Fluid Structure Coupling Simulation on Flow-Induced Vibration in Tee Junction Pipes

Abstract

Flow-Induced Vibration (FIV) caused by turbulent flow inside a pipe could lead to fatigue failure through shell mode vibration. Our previous study investigated the excitation source of the FIV for tee junctions experimentally to understand the FIV mechanism and to obtain Power Spectral Density (PSD) profiles of pressure fluctuations. Unsteady Computational Fluid Dynamics (CFD) simulations with a Large Eddy Simulation (LES) model were also performed to understand the turbulent structure for the tee junctions. As a result, the experiment shows the PSD profiles of pressure fluctuations have a dominant frequency component around Strouhal number 0.16, and the simulation results were well matched with the results of the experiment.

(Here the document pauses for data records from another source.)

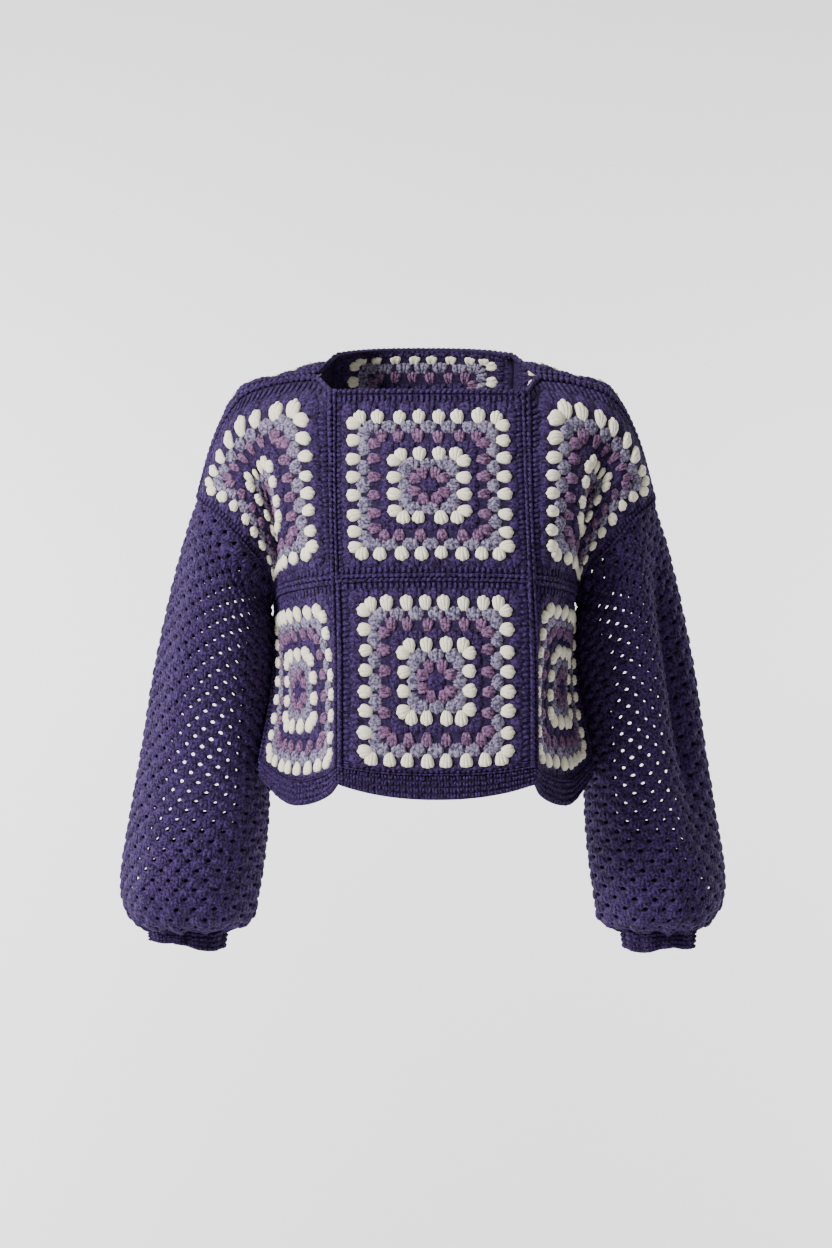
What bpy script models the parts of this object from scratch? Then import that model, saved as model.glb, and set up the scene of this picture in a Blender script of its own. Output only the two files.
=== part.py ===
"""Granny square sweater, as it is worn: twelve crocheted squares, two balloon
sleeves, two cuffs and a hem band, each its own thin wall with open neck, hem,
armholes and cuffs.

The tables are in millimetres, and MM turns them into metres. +X is the wearer's
left, -Y the front and +Z up. The origin lies midway between the shoulders, at
the height of the neck's corners.
"""
import math

import bmesh
import bpy
import numpy as np
from mathutils import Vector

MM = 0.001

# Driving sizes of the cut
SQUARE = 195.0           # side of each of the twelve squares
WALL = 3.0               # thickness of the crochet
SEAM_GAP = 0.3           # clearance between two pieces at a seam
ARMPIT_GAP = 1.0         # more of it at the point where five pieces meet
MIDPOINT_GAP = 0.9       # and at a sleeve's points between two of the armhole's
RIDGE_WIDTH = 4.5        # the raised joining stitch on each side of a seam
RIDGE_HEIGHT = 1.8
HEM_AT_SEAM = 17.0       # height of the hem band where it is drawn up at a seam
HEM_AT_MIDDLE = 24.0     # and under the middle of a square
CUFF_DROP = 21.0         # height of a cuff
CUFF_TILT = {1: 1.0, -1: 5.0}    # its inner side hangs lower by this much

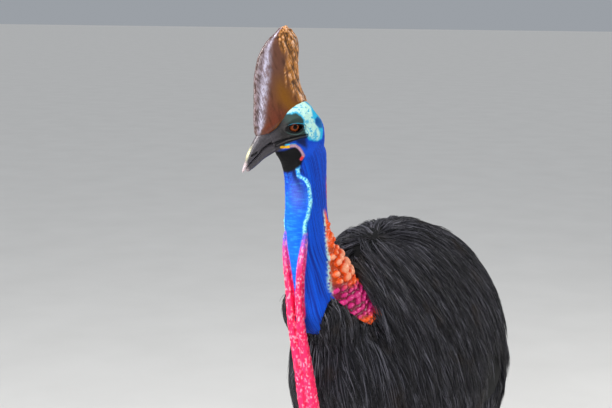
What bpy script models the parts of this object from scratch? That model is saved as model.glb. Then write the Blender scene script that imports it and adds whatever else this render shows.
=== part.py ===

The simulated flow field showed that the relatively large vortex shed from the branch pipe impinged periodically on the bottom of the main pipe with a frequency of Strouhal number 0.16, and the large vortex was dissipated downstream. These vortex behaviors would be the main mechanism generating the FIV excitation source. This study reports the simulation results of the vibration response by the fluid-structure coupling simulation with a one-way coupling method, which uses the unsteady pressure fluctuations obtained by CFD simulations. The simulated vibration response shows good agreement with the experiment.